Children Are Losing Access to an Extremely Effective Anti-Poverty Program: Medicaid
Poverty and health have always been entwined. A sick parent can’t work to support his or her family. A sick child can’t succeed in school. An unexpected health crisis such as a trip to the ER due to a playground injury can wipe out savings and leave families with crushing medical debt.
Medicaid coverage provides families with better financial security and helps children get the care they need to succeed in school and life. Research shows us that children with Medicaid coverage have better health outcomes even as adults, are more likely to graduate from high school, and have higher earnings as adults than children who were uninsured. Research also shows Medicaid is among the most effective anti-poverty programs and had a larger effect on child poverty than all non-health, means-tested benefits combined. That is why it is so alarming to see that our nation is moving backwards as kids are losing Medicaid coverage and more of them are joining the ranks of the uninsured.
Our latest report found the number of uninsured children increased by more than 400,000 to more than four million nationwide between 2016 and 2018, reversing a long-standing positive trend and erasing many of the gains achieved after major provisions of the Affordable Care Act took effect. Behind these numbers are millions of families struggling to make ends meet and get their kids the health care they need to succeed. Our new interactive data hub provides insights into who these children are in each state.
In many cases, these uninsured children qualify for Medicaid and CHIP, which provide health coverage to nearly 40 percent of U.S. kids. But their families are increasingly facing more red tape when they try to sign their kids up or re-enroll them. Or, as in the case of many immigrant parents, they are scared to interact with the government to enroll their children.

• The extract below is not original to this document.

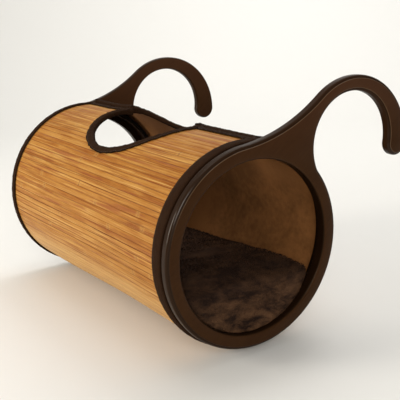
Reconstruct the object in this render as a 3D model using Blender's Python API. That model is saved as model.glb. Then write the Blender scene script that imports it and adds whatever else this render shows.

This “chilling effect” among immigrant families stems from a climate of fear and confusion that has been created by the Trump Administration’s actions and rhetoric. In most cases the children are citizens but one or more of their household members are immigrants, and they are worried about being deported or having trouble adjusting their status in the future and being separated from their families.
“Mainly what we see is a lot of fear among our families,” said Marivi Wright, a community outreach coordinator with the Players Center for Child Health at Wolfson Children’s Hospital in Jacksonville Florida. She recalled an immigrant family who sought health coverage shortly after their child was born in a Florida hospital, only to withdraw the application for fear of the repercussions. Weeks later, the baby was rushed to the hospital, and the family put their fears aside and enrolled their child in Medicaid.
Her colleague, Tamiko Spears, recounted many of the red tape barriers families face with the state demanding more paperwork and different information for enrollment in one program versus another. In one case, a child went without insurance for two to three months as her mother tried to deal with conflicting program rules about whether alimony counted as income or not.
These red tape barriers imposed by states are being put up either with the explicit encouragement or not-so-benign neglect by the Trump Administration. That can take the form of added paperwork requirements, including verifying income more frequently. Other states are moving more quickly to cut off a child when the renewal paperwork isn’t filed within a very brief window.
The red tape is added under the guise of cracking down on fraud, but that is the wrong target for anyone serious about program integrity. Policymakers focused on program integrity should follow the money and put safeguards in place where the funding enters the health care system, largely through lightly regulated Medicaid managed care organizations, not make life harder for parents simply trying to take their children to the doctor.
Our report also found the child uninsured rates are rising three times faster in states that have refused to accept federal funding through the Affordable Care Act to expand Medicaid to low-income parents and other adults in low-wage jobs. This is because children often gained health insurance when their parents were newly enrolled in Medicaid. Children in the fourteen remaining non-expansion states are about twice as likely to be uninsured as those in expansion states.
It is particularly troubling that the child uninsured rate is going up at a time when the unemployment rate is low and the economy is relatively strong. A recession will surely worsen these trends. Our nation’s leaders must put politics aside and redouble their efforts to enroll children and their parents in Medicaid and CHIP. These programs are essential to make sure that children grow up healthier and better able to succeed as adults.
Joan Alker is the Executive Director and a Co-Founder of the Center for Children and Families (CCF), and a Research Professor at the Georgetown University McCourt School of Public Policy.